Bill Swisher, a spokesman for Walter Reed, says it's "fairly common"
for patients to decline to see visitors. "We've had visitors from
Sheryl Crow to Hulk Hogan," he says, but he has no idea how many have
refused to see Bush, who has visited the hospital eight times.

Rodgers says he also declined to meet Dick Cheney, Donald Rumsfeld and
Condoleezza Rice. This wounded soldier has lost faith in his leaders,
and he no longer believes their repeated assurances of victory.

"It's gonna go on as long as we're there," he says. "There's always
gonna be insurgents trying to blow us up. There's just too many of 'em
that are willing to do it. You're never gonna catch all of 'em. And it
seems like they have unlimited amounts of ammunition. So I don't think
it's ever gonna end."

Moving On

"I can start putting weight on the leg and learn to walk again," Rodgers says.

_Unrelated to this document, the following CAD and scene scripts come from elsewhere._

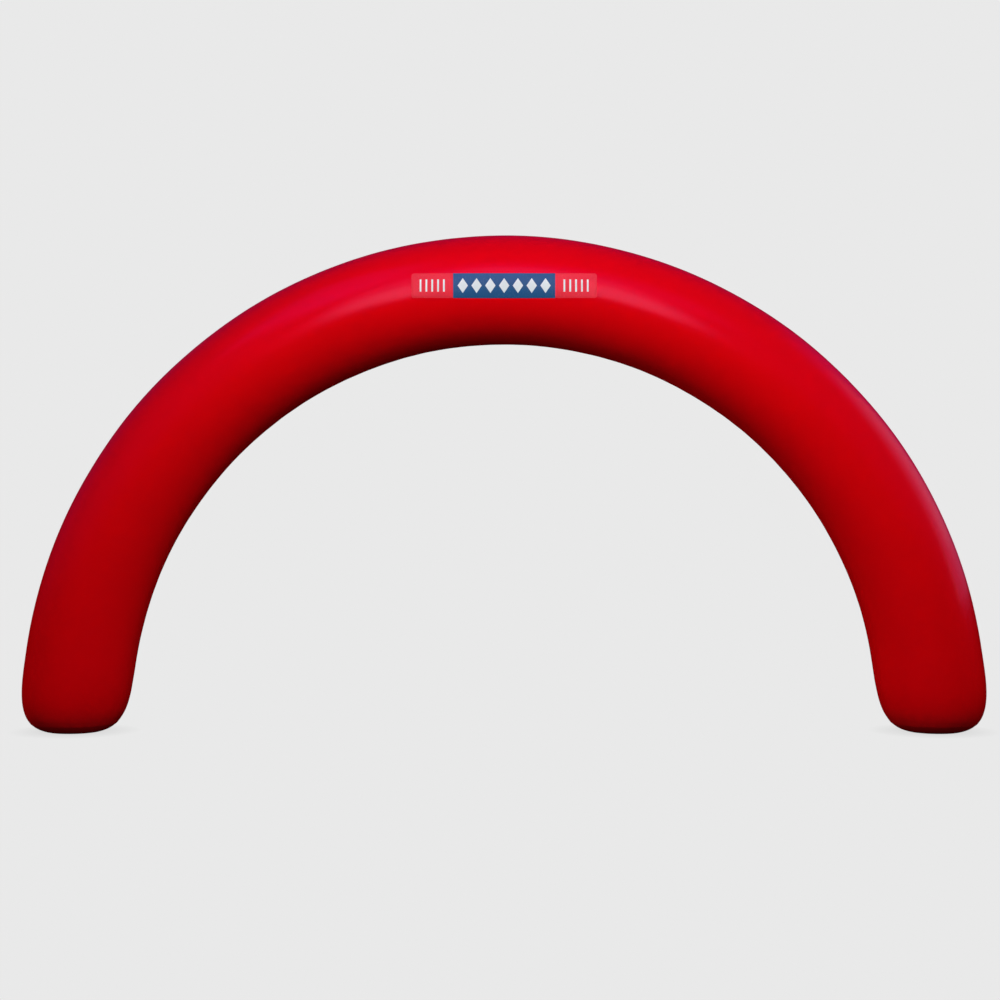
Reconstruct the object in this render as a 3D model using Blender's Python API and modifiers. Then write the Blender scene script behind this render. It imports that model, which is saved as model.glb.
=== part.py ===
"""Inflatable arch: one air-filled tube bent into a half ring, standing on two rounded feet,
with a thin printed panel fixed across the front of its crown.

Units are metres, +Z is up. The origin is on the floor, midway between the feet. The arch spans
along X, and its front faces -Y.
"""
import math

import bmesh
import bpy

# ---- driving dimensions -------------------------------------------------------------------

OVERALL_WIDTH = 6.10          # across the outside of both legs
TUBE_RADIUS = 0.3433          # of the inflated tube, away from its feet
LEG_HEIGHT = 0.088            # plumb centreline between the floor and the half ring

FOOT_ROUNDING = 0.478         # length of centreline over which the tube draws in to its base
FOOT_CONTACT_RADIUS = 0.165   # flat disc that rests on the floor
FOOT_FULLNESS = 3.62          # across the tube: larger keeps the side straight for longer
FOOT_DROP = 3.85              # along the tube: larger draws in later and quicker
FOOT_SPLAY = 0.0195           # outward drift of the base under the weight of the arch
FOOT_PLUMB = 0.006            # lowest stretch of centreline, plumb so that the base is level

PANEL_LENGTH = 1.143
PANEL_WIDTH = 0.154
PANEL_THICKNESS = 0.0015
PANEL_CORNER_RADIUS = 0.015
PANEL_DROP = 0.009            # panel's middle below the middle of the tube at the crown
PANEL_CLEARANCE = 0.0005      # between the tube's true surface and the back of the panel

# ---- fineness of the faceted solids -------------------------------------------------------

FOOT_STATIONS = 16            # rings in each foot, closer together towards the floor
RING_STATIONS = 66            # rings in the plain half ring between the feet
TUBE_BEVEL_RESOLUTION = 16    # 36 sides
PANEL_CELLS_LONG = 26
PANEL_CELLS_WIDE = 8
PANEL_CORNER_SEGMENTS = 4
CUT_TOLERANCE = 1e-6

# ---- sizes that follow --------------------------------------------------------------------

RING_RADIUS = OVERALL_WIDTH / 2 - TUBE_RADIUS
CROWN_STATION = LEG_HEIGHT + math.pi / 2 * RING_RADIUS   # half of the centreline's length

# ---- finishes: linear colour and roughness ------------------------------------------------

TUBE_RED = (0.60, 0.003, 0.006)
TUBE_ROUGHNESS = 0.30
PANEL_BLUE = (0.018, 0.077, 0.23)
PANEL_ROUGHNESS = 0.35


def new_collection(name):
    collection = bpy.data.collections.new(name)
    bpy.context.scene.collection.children.link(collection)
    return collection


def new_material(name, colour, roughness):
    material = bpy.data.materials.new(name)
    material.use_nodes = True
    shader = material.node_tree.nodes["Principled BSDF"]
    shader.inputs["Base Color"].default_value = (*colour, 1.0)
    shader.inputs["Roughness"].default_value = roughness
    shader.inputs["Metallic"].default_value = 0.0
    return material


def foot_ease(station):
    """1 at the floor and 0 where the foot meets the plain tube, level at both."""
    t = (station - FOOT_PLUMB) / (FOOT_ROUNDING - FOOT_PLUMB)
    t = min(max(t, 0.0), 1.0)
    return 1.0 - t * t * (3.0 - 2.0 * t)


def tube_radius(station):
    """Radius at a length of centreline above the floor. Each foot is a superellipse."""
    depth = max(0.0, 1.0 - station / FOOT_ROUNDING)
    contact = FOOT_CONTACT_RADIUS ** FOOT_FULLNESS
    growth = TUBE_RADIUS ** FOOT_FULLNESS - contact
    return (contact + growth * (1.0 - depth ** FOOT_DROP)) ** (1.0 / FOOT_FULLNESS)


def centre_point(station):
    """X and Z of the centreline's +X half at a length above the floor."""
    if station <= LEG_HEIGHT:
        x, z = RING_RADIUS, station
    else:
        angle = (station - LEG_HEIGHT) / RING_RADIUS
        x = RING_RADIUS * math.cos(angle)
        z = LEG_HEIGHT + RING_RADIUS * math.sin(angle)
    return x + FOOT_SPLAY * foot_ease(station), z


def half_stations():
    """Lengths of centreline above the floor, from one base up to the crown."""
    foot = [FOOT_ROUNDING * (i / FOOT_STATIONS) ** 2 for i in range(FOOT_STATIONS + 1)]
    foot[1] = FOOT_PLUMB
    steps = RING_STATIONS // 2
    rise = (CROWN_STATION - FOOT_ROUNDING) / steps
    return foot + [FOOT_ROUNDING + rise * i for i in range(1, steps + 1)]


def tube_rings():
    """X, Z and radius of each ring, from the +X base round to the -X base."""
    right = [(*centre_point(station), tube_radius(station)) for station in half_stations()]
    left = [(-x, z, radius) for x, z, radius in reversed(right[:-1])]
    return right + left


def build_arch_tube(collection):
    curve = bpy.data.curves.new("arch_tube", "CURVE")
    curve.dimensions = "3D"
    curve.bevel_depth = 1.0
    curve.bevel_resolution = TUBE_BEVEL_RESOLUTION
    curve.use_fill_caps = True

    rings = tube_rings()
    spline = curve.splines.new("POLY")
    spline.points.add(len(rings) - 1)
    for point, (x, z, radius) in zip(spline.points, rings):
        point.co = (x, 0.0, z, 1.0)
        point.radius = radius
    spline.use_smooth = True

    curve.materials.append(new_material("red_coated_cloth", TUBE_RED, TUBE_ROUGHNESS))
    collection.objects.link(bpy.data.objects.new("arch_tube", curve))


def tube_front(x, z):
    """Y of the tube's true front surface at a point of the front view."""
    from_centreline = math.hypot(x, z - LEG_HEIGHT) - RING_RADIUS
    return -math.sqrt(TUBE_RADIUS ** 2 - from_centreline ** 2)


def cut_across(sheet, length, cells, axis):
    """Cut the sheet into equal cells along one axis."""
    for i in range(1, cells):
        place = length * (i / cells - 0.5)
        everything = sheet.verts[:] + sheet.edges[:] + sheet.faces[:]
        bmesh.ops.bisect_plane(sheet, geom=everything, dist=CUT_TOLERANCE,
                               plane_co=[place * a for a in axis], plane_no=axis)


def flat_panel():
    """The panel before it is wrapped: a rounded rectangle in XY, in cells that can bend."""
    sheet = bmesh.new()
    bmesh.ops.create_grid(sheet, x_segments=1, y_segments=1, size=0.5)
    bmesh.ops.scale(sheet, vec=(PANEL_LENGTH, PANEL_WIDTH, 1.0), verts=sheet.verts)
    bmesh.ops.bevel(sheet, geom=sheet.verts[:], offset=PANEL_CORNER_RADIUS, affect="VERTICES",
                    offset_type="OFFSET", segments=PANEL_CORNER_SEGMENTS, profile=0.5)
    cut_across(sheet, PANEL_LENGTH, PANEL_CELLS_LONG, (1.0, 0.0, 0.0))
    cut_across(sheet, PANEL_WIDTH, PANEL_CELLS_WIDE, (0.0, 1.0, 0.0))
    return sheet


def build_print_panel(collection):
    sheet = flat_panel()
    middle = LEG_HEIGHT + RING_RADIUS - PANEL_DROP
    for vertex in sheet.verts:
        x, z = vertex.co.x, middle + vertex.co.y
        vertex.co = (x, tube_front(x, z) - PANEL_CLEARANCE, z)
    bmesh.ops.triangulate(sheet, faces=sheet.faces[:])

    mesh = bpy.data.meshes.new("print_panel")
    sheet.to_mesh(mesh)
    sheet.free()
    mesh.shade_smooth()
    mesh.materials.append(new_material("printed_coated_cloth", PANEL_BLUE, PANEL_ROUGHNESS))

    panel = bpy.data.objects.new("print_panel", mesh)
    collection.objects.link(panel)
    thickness = panel.modifiers.new("thickness", "SOLIDIFY")
    thickness.thickness = PANEL_THICKNESS
    thickness.offset = 1.0


def main():
    for thing in list(bpy.data.objects):
        bpy.data.objects.remove(thing, do_unlink=True)
    arch = new_collection("inflatable_arch")
    build_arch_tube(arch)
    build_print_panel(arch)


main()
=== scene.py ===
"""Looks of the inflatable arch: the taut coated cloth of the tube, with its welded seams and
small gathers, the printed panel on its crown, and a plain studio round it. Metres, +Z up.
"""
import math

import bmesh
import bpy
import numpy as np
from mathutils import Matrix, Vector


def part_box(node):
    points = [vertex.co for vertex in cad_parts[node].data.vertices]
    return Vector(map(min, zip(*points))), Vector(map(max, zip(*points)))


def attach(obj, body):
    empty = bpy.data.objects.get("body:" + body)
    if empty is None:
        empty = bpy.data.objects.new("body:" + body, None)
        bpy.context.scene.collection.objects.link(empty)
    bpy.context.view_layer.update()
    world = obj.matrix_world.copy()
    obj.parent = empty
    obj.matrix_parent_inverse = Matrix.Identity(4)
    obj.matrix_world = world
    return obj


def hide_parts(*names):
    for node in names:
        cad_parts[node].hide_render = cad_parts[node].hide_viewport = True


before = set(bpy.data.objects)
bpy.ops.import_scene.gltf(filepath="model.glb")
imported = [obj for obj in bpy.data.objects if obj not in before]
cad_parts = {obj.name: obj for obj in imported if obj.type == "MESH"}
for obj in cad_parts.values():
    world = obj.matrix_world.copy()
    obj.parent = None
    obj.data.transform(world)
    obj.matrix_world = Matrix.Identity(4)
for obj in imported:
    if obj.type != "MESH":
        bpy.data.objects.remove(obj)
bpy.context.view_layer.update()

# ---- sizes --------------------------------------------------------------------------------

TUBE_LOW, TUBE_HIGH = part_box("arch_tube")
PANEL_LOW, PANEL_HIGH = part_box("print_panel")

LEG_HEIGHT = 0.088            # plumb centreline between the floor and the half ring
TUBE_RADIUS = (TUBE_HIGH.y - TUBE_LOW.y) / 2
RING_RADIUS = TUBE_HIGH.z - LEG_HEIGHT - TUBE_RADIUS
CROWN_STATION = LEG_HEIGHT + math.pi / 2 * RING_RADIUS

FOOT_ROUNDING = 0.478         # length of centreline over which the tube draws in to its base
FOOT_CONTACT_RADIUS = 0.165   # of the flat base
FOOT_FULLNESS = 3.62          # across the tube: larger keeps the side straight for longer
FOOT_DROP = 3.85              # along the tube: larger draws in later and quicker
FOOT_SPLAY = 0.0195           # outward drift of the base under the weight of the arch

TAPE_HALF_WIDTH = 0.019       # welded tape along the outside and the inside of the bend
TAPE_HEIGHT = 0.0014
TAPE_EDGE = 0.003
BASE_WELD_STATION = 0.052     # weld between the tube and its base disc
BASE_WELD_HALF_WIDTH = 0.010
BASE_WELD_HEIGHT = 0.0016
BASE_WELD_LEVEL = 0.6         # share of the weld's width that is level

# Small folds across the tapes, on the inside and on the outside of the bend
INNER_FOLD_HEIGHT = 0.0004
INNER_FOLD_PITCHES = (0.155, 0.247)
INNER_SECOND_SHARE = 0.6      # of the second pitch against the first
INNER_FOLD_LEAST = 0.1        # share of the height left where the folds are weakest
INNER_FOLD_REACH = 0.10       # round the tube from the tape
OUTER_FOLD_HEIGHT = 0.0003
OUTER_FOLD_PITCH = 0.171
OUTER_FOLD_REACH = 0.06

# Slow swells of the whole tube: radians a metre along it, and waves round it either way
SWELL_HEIGHT = 0.0005
SWELLS = ((4.9, 2), (7.7, -3))
SECOND_SWELL_START = 1.3

# Gathers round each foot, just above its weld
GATHERS = 19
GATHER_HEIGHT = 0.0014
GATHER_SWAY = 1.5             # radians by which they run out of step
GATHER_STATION = 0.085
GATHER_REACH = 0.035

FOLDS_FADE_IN = (0.10, 0.35)  # lengths above the floor over which the folds and swells grow
TAPE_FADES_IN = (0.045, 0.065)

# The slow uneven curve is a sum of these waves: radians a metre, and shift for each seed
WANDER_WAVES = ((1.31, 2.7), (2.93, 5.1), (5.57, 1.9))

PANEL_LENGTH = 1.143
PANEL_WIDTH = 0.154
PANEL_THICKNESS = 0.0015
PANEL_CORNER_RADIUS = 0.015
PANEL_MIDDLE = (PANEL_LOW.z + PANEL_HIGH.z) / 2      # height above the floor
PANEL_GAP = 0.0003            # between the panel's back and the cloth it lies on
PANEL_WELD_INSETS = (0.004, 0.0015, 0.004, 0.0015)   # border, slope, weld line, slope
PANEL_WELD_DEPTH = 0.0005
PANEL_WELD_MARGIN = 0.0005    # keeps the slopes' outer points at the full height
PANEL_RIM_ROUNDING = 0.0004
PANEL_RIM_SEGMENTS = 2
PANEL_RIM_ANGLE = 50          # degrees; sharper edges than this are rounded

# ---- fineness -----------------------------------------------------------------------------

BASE_RINGS = 5                # concentric rings of each flat base disc
FOOT_STATIONS = 46
FOOT_CROWDING = 1.6           # above 1, the foot's rings crowd towards the floor
RING_STATIONS = 352
PLAIN_SIDES = 168             # even columns round the tube; the two tapes add close ones
TAPE_COLUMNS = (0.0, 0.009, 0.0165, 0.0178, 0.0192, 0.0205, 0.024)   # from a tape's middle
TAPE_CLEARANCE = 0.004        # from the last close column to the first even one
FAR_FROM_TAPE = 1.0           # for the middles of the bases, which no tape reaches
PANEL_CELLS_LONG = 80
PANEL_CELLS_WIDE = 12
PANEL_CORNER_SEGMENTS = 8
CUT_TOLERANCE = 1e-6


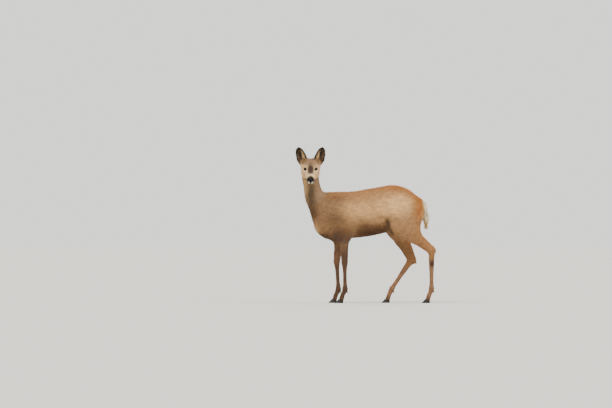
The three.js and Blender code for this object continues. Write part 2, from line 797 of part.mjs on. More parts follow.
/** A leg's space drawn in by the gap on every side, so that it clears the trunk. */
function shrunkSpace(name) {
  const space = legSpace[name];
  const { min, max } = space.boundingBox();
  const centre = min.map((c, i) => (c + max[i]) / 2);
  const factor = min.map((c, i) => 1 - (2 * GAP) / (max[i] - c));
  return space
    .translate(centre.map((c) => -c))
    .scale(factor)
    .translate(centre);
}

const trunkBox = net([-380, -140, 340], [380, 140, 730], CELLS.trunk);
const legSpaces = Object.values(legSpace);
add(
  'trunk',
  legSpaces.reduce((s, space) => s.subtract(space), inFrontOf(trunkBox, reversed(neckRoot))),
  'coat',
);

add('neck', tube(neckRoot, nape, [[-334, 0, 642], [-347, 2, 696]], ...RINGS.neck), 'neck');

// Head pieces.
const earFrame = (side) => {
  const lean = new THREE.Quaternion().setFromEuler(
    new THREE.Euler(rad(EAR_ROOT.back), rad(side * EAR_ROOT.lean), rad(-side * EAR_ROOT.outward), 'XYZ'),
  );
  const local = new THREE.Matrix4().compose(
    v(side * EAR_ROOT.at[0], EAR_ROOT.at[1], EAR_ROOT.at[2]),
    lean,
    v(1, 1, 1),
  );
  // The ear opens along the muzzle, which is +Y in the head's frame.
  return headFrame.clone().multiply(local).multiply(new THREE.Matrix4().makeRotationZ(Math.PI));
};
const earPlane = (side) => {
  const frame = earFrame(side);
  const point = v(0, 0, EAR_ROOT.cut).applyMatrix4(frame);
  return { point, normal: v(0, 0, EAR_ROOT.cut + 1).applyMatrix4(frame).sub(point) };
};

/** An ear cut off at `plane`, moved by dx and dy across its length. */
function ear(side, plane, dx = 0, dy = 0) {
  const geometry = earGeometry().translate(dx, dy, 0).applyMatrix4(earFrame(side));
  return inFrontOf(solidOf(geometry), plane);
}

const eyeBall = (side, radius) => {
  const c = eyeCentre(side).applyMatrix4(headFrame);
  const ball = new THREE.SphereGeometry(radius, 11, 6).rotateX(Math.PI / 2);
  return solidOf(ball.translate(c.x, c.y, c.z));
};
const headBox = net([-430, -185, 690], [-282, 60, 910], CELLS.head);
let skull = inFrontOf(headBox, nape, reversed(noseBack));
for (const side of [-1, 1]) {
  const plane = setBack(earPlane(side));
  skull = skull.subtract(ear(side, plane));
  for (const [dx, dy] of [[1, 0], [0, 1], [-1, 0], [0, -1]])
    skull = skull.subtract(ear(side, plane, dx * EAR_SLIT, dy * EAR_SLIT));
}
for (const side of [-1, 1]) skull = skull.subtract(eyeBall(side, EYE_RADIUS + GAP));
const below = headPoint(0, 60, -120);
const jawSpace = solidOf(new THREE.BoxGeometry(300, 300, 300).translate(...below.toArray()));
add('head', skull.subtract(inFrontOf(jawSpace, setBack(mouthLine), setBack(jawHinge))), 'face');
add('lower_jaw', inFrontOf(headBox, mouthLine, jawHinge, reversed(noseBack), nape), 'face');
add('nose', inFrontOf(headBox, noseBack), 'nose', 0.35);
for (const [name, side] of [['right', 1], ['left', -1]]) {
  add('eye_' + name, eyeBall(side, EYE_RADIUS), 'eye', 0.08);
  add('ear_' + name, ear(side, earPlane(side)), 'ear');
}

// Legs: upper leg, shank, cannon, pastern, then the hooves and dewclaws.
for (const [name, leg] of Object.entries(LEGS)) {
  const at = onSide(leg.side);
  const front = name.startsWith('front');
  const [upper, middle] = front ? [leg.elbow, leg.knee] : [leg.stifle, leg.hock];
  const shankTop = across(at(upper), at(middle), front ? 0.3 : 0.36);
  const cannonTop = across(at(middle), at(leg.fetlock), front ? 0.1 : 0.16);
  const pasternTop = across(at(middle), at(leg.fetlock), 0.9);
  const coronet = {
    point: v(leg.toe[0] + 4, leg.side * leg.toe[1], 21),
    normal: v(-0.42, 0, -0.91).normalize(),
  };

  const topBox = front
    ? net([-330, leg.side < 0 ? -150 : 0, 290], [-60, leg.side < 0 ? 0 : 150, 470], CELLS.foreleg)
    : net([20, leg.side < 0 ? -150 : -5, 290], [400, leg.side < 0 ? 5 : 150, 640], CELLS.hindleg);
  const inLegSpace = topBox.intersect(shrunkSpace(name));
  add('leg_' + name + '_upper', inFrontOf(inLegSpace, reversed(shankTop)), 'coat');

  if (!front) {
    const backward = v(-shankTop.normal.z, 0, shankTop.normal.x);
    shankTop.point.addScaledVector(backward, CALF_BACK);
  }
  const shankRings = front ? RINGS.foreShank : RINGS.hindShank;
  const shank = tube(shankTop, cannonTop, [at(front ? middle : leg.calf)], ...shankRings);
  add('leg_' + name + '_shank', shank.intersect(shrunkSpace(name)), 'leg');
  let cannon = tube(cannonTop, pasternTop, [], ...RINGS.cannon);
  let pastern = tube(pasternTop, coronet, [at(leg.fetlock)], ...RINGS.pastern);

  for (const digit of [-1, 1]) {
    const outer = digit === leg.side;
    const y = leg.side * leg.toe[1] + digit * (HOOF.width / 2 + TOE_GAP);
    const hoof = solidOf(
      hoofGeometry(-digit)
        .rotateZ(rad(-digit * HOOF.splay))
        .translate(leg.toe[0], y, 0),
    );
    add('hoof_' + name + (outer ? '_outer' : '_inner'), inFrontOf(hoof, coronet), 'hoof', 0.5);

    const [backX, middleY, clawZ] = at(leg.fetlock);
    const claw = (sizes) =>
      solidOf(
        dewclawGeometry(sizes)
          .rotateY(rad(DEWCLAW.tilt))
          .translate(backX + DEWCLAW.behind, middleY + digit * DEWCLAW.apart, clawZ - DEWCLAW.below),
      );
    const sizes = [DEWCLAW.length, DEWCLAW.width, DEWCLAW.thickness];
    const clawSpace = claw(grown(sizes));
    add('dewclaw_' + name + (outer ? '_outer' : '_inner'), claw(sizes), 'hoof', 0.5);
    pastern = pastern.subtract(clawSpace);
    cannon = cannon.subtract(clawSpace);
  }
  add('leg_' + name + '_cannon', cannon, 'leg');
  add('leg_' + name + '_pastern', pastern, 'leg');
}

// The tuft that hangs like a tail below the white rump patch.
const tuft = sweep([
  { at: [328, 0, 548], across: 26, deep: 23 },
  { at: [334, 0, 520], across: 23, deep: 17 },
  { at: [337, 0, 492], across: 16, deep: 12.5 },
  { at: [337, 0, 460], across: 7, deep: 7 },
]);
const hanging = (p) => carve(tuft(p), flesh(p) - 2.5, 5);
add('tail_tuft', netSurface(hanging, v(300, -40, 440), v(370, 40, 590), CELLS.tuft), 'white');

// The origin goes to the floor under the middle of the bounding box.
const bounds = new THREE.Box3().setFromObject(deer);
const centre = bounds.getCenter(v(0, 0, 0));
deer.position.set(-centre.x, -centre.y, -bounds.min.z);

export default deer;
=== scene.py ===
"""Looks of a still, life-size roe doe in her winter coat.

One skin replaces the pieces of flesh, the coat is laid over it in tufts, and the eyes and
the horn of the feet are pieces of their own. Lengths are in metres unless a name says
otherwise. The doe's breast points along -X, and her left side faces -Y.
"""

import logging
import math
import sys
from dataclasses import dataclass, field
from enum import Enum
from typing import Sequence

import bmesh
import bpy
import numpy as np
from mathutils import Matrix, Vector
from mathutils.bvhtree import BVHTree


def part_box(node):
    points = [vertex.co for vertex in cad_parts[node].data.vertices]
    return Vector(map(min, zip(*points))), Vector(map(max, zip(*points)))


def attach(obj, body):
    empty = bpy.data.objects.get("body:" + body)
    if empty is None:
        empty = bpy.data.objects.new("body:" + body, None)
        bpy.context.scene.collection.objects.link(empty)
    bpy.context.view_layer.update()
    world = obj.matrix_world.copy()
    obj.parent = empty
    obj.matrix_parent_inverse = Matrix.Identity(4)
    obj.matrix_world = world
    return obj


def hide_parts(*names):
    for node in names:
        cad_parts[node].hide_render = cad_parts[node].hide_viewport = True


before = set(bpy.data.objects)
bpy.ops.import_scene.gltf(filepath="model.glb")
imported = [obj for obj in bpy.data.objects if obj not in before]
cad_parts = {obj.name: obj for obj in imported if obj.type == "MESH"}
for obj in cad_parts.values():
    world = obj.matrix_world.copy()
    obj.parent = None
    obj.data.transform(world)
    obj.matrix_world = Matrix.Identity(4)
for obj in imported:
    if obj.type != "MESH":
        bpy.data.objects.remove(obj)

LOG = logging.getLogger("roe_doe")
BODY = "root"
MM = 0.001
SEED = 4117
CORNERS = ("front_left", "front_right", "hind_left", "hind_right")
SIDES = {"left": -1.0, "right": 1.0}


# ---------------------------------------------------------------- numbers and colours


def tone(red: int, green: int, blue: int) -> np.ndarray:
    """A display colour, 0 to 255 a channel, as linear light."""
    shown = np.array((red, green, blue), float) / 255.0
    return np.where(shown <= 0.04045, shown / 12.92, ((shown + 0.055) / 1.055) ** 2.4)


def ramp(low: float, high: float, value: np.ndarray) -> np.ndarray:
    """Smooth step from 0 at low to 1 at high; high may be the smaller one."""
    share = np.clip((value - low) / (high - low), 0.0, 1.0)
    return share * share * (3.0 - 2.0 * share)


def spot(points: np.ndarray, centre: Sequence[float], radii: Sequence[float]) -> np.ndarray:
    """A soft ellipsoid: 1 at its centre, 0.6 at its radii, 0 far off."""
    away = (points - np.asarray(centre, float)) / np.asarray(radii, float)
    return np.exp(-0.5 * (away * away).sum(1))


def unit(vectors: np.ndarray) -> np.ndarray:
    """The vectors at length one."""
    return vectors / np.maximum(np.linalg.norm(vectors, axis=-1, keepdims=True), 1e-12)


def ripple(points: np.ndarray, wavelength: float, seed: int) -> np.ndarray:
    """A smooth random field between about -1 and 1.

    Args:
        points: Places, one a row.
        wavelength: Typical distance between two crests.
        seed: Chooses the field.

    Returns:
        One value for each place.
    """
    chance = np.random.default_rng(seed)
    waves = unit(chance.normal(size=(7, 3))) * chance.uniform(0.7, 1.6, (7, 1)) / wavelength
    phases = chance.uniform(0.0, 2.0 * math.pi, 7)
    return np.sin(points @ (waves.T * 2.0 * math.pi) + phases).sum(1) / 2.6


# ---------------------------------------------------------------- the parts of the body


class Part(Enum):
    """The parts of the body on which the coat differs."""

    TRUNK = 0
    NECK = 1
    HEAD = 2
    EAR_LEFT = 3
    EAR_RIGHT = 4
    TAIL = 5
    FORE_UPPER = 6
    FORE_SHANK = 7
    FORE_CANNON = 8
    FORE_PASTERN = 9
    HIND_UPPER = 10
    HIND_SHANK = 11
    HIND_CANNON = 12
    HIND_PASTERN = 13


HEAD_NODES = {"head": Part.HEAD, "lower_jaw": Part.HEAD, "nose": Part.HEAD}
SINGLE_NODES = {
    "trunk": Part.TRUNK,
    "neck": Part.NECK,
    "tail_tuft": Part.TAIL,
    "ear_left": Part.EAR_LEFT,
    "ear_right": Part.EAR_RIGHT,
    **HEAD_NODES,
}
LEG_STRETCHES = ("upper", "shank", "cannon", "pastern")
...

He's lying in bed, head propped up on a pillow with an American flag
design on it. He can't climb the stairs to his old bedroom so he's got
a new one -- it used to be the family dining room. Next to his bed is
a little table topped with three bottles of pills, a stick of Right
Guard and a statue of Jesus.

He's been home for a few weeks now. He's feeling pretty good and is
fairly optimistic about his future.

"I should be able to walk normally," he says. "My eye -- we really
don't know about that yet. I might get some vision back. I lost most
of the hearing in my right ear."

By the end of the year, he'll be out of the Army -- "medically
retired" -- and he's happy about that: "I did my tour. I had my fun.
Time to move on with my life."

He wants to go to school -- the Veterans Administration will pay for
it, he says -- but he's not sure what he wants to study. "I've got a
few ideas, but I don't know what I want to do yet."

For now, he'd like to get back on his feet and take a few weekend
trips while he goes to rehab during the week. And he wants to get
reacquainted with his old friends. Maybe he can tell them what Iraq is
like, he says, but it won't be easy.

"They see it on TV, but they can only guess what it feels like over
there," he says. "To actually be there and feel it and hear it -- I
don't think many people have a clue what it's like."